Fourth, the blessing involves picturing a special future for the person being blessed. Now that doesn’t mean we impose a course upon our children and force them into following a career path we choose for them, nor live vicariously through their accomplishments. But picturing a special future means that we help them to see their potential in whatever they choose to do.

When our children were little I would stand in the door of their bedroom watching them sleep, thinking of what they would do and who they would become. The Gospel writers say that when Jesus was little, “Mary treasured up all these things and pondered them in her heart.” It’s important that we help our children see their future through our encouraging words.

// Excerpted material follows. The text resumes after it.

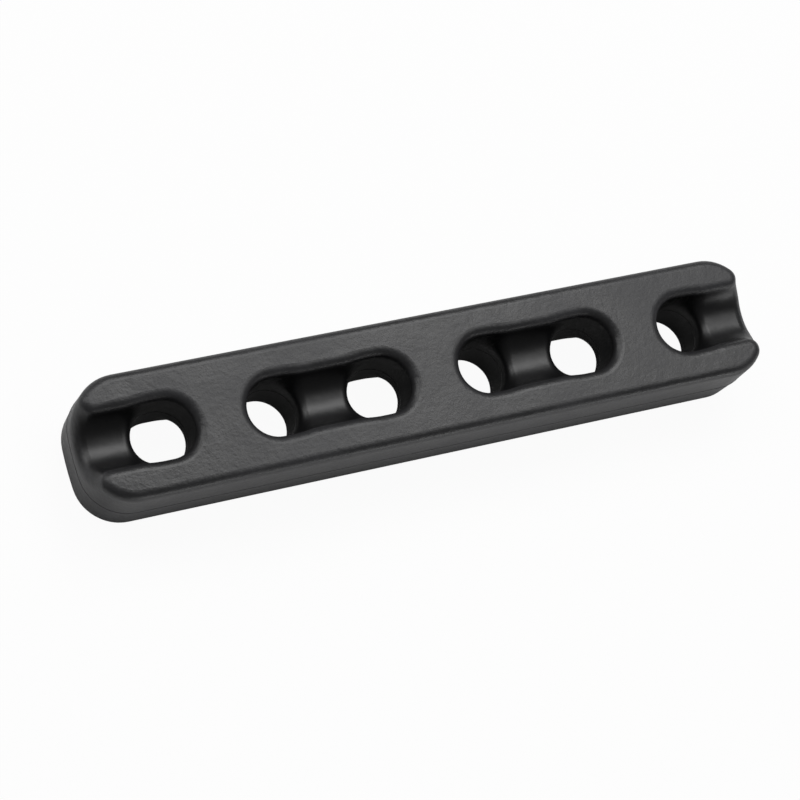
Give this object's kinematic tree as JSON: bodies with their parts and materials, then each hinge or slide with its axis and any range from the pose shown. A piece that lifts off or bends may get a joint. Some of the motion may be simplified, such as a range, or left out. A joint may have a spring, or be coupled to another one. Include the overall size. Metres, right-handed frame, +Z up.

And with those words of affirmation, we make an active commitment to do everything in our power to help them be successful in whatever they choose. That means spending time and being involved and walking alongside our children as they grow and explore the possibilities for their lives.

And let me add, that while we are speaking primarily about the blessing we bestow on our children, we can apply this to any relationship in our life. Our husband or wife, our friends, our physical brothers and sisters, and even our brothers and sisters in Christ. And it’s never too late to get started. People respond to being blessed at any age. We innately hunger for it. When God blesses us, his intention is that we pass on the blessing to others.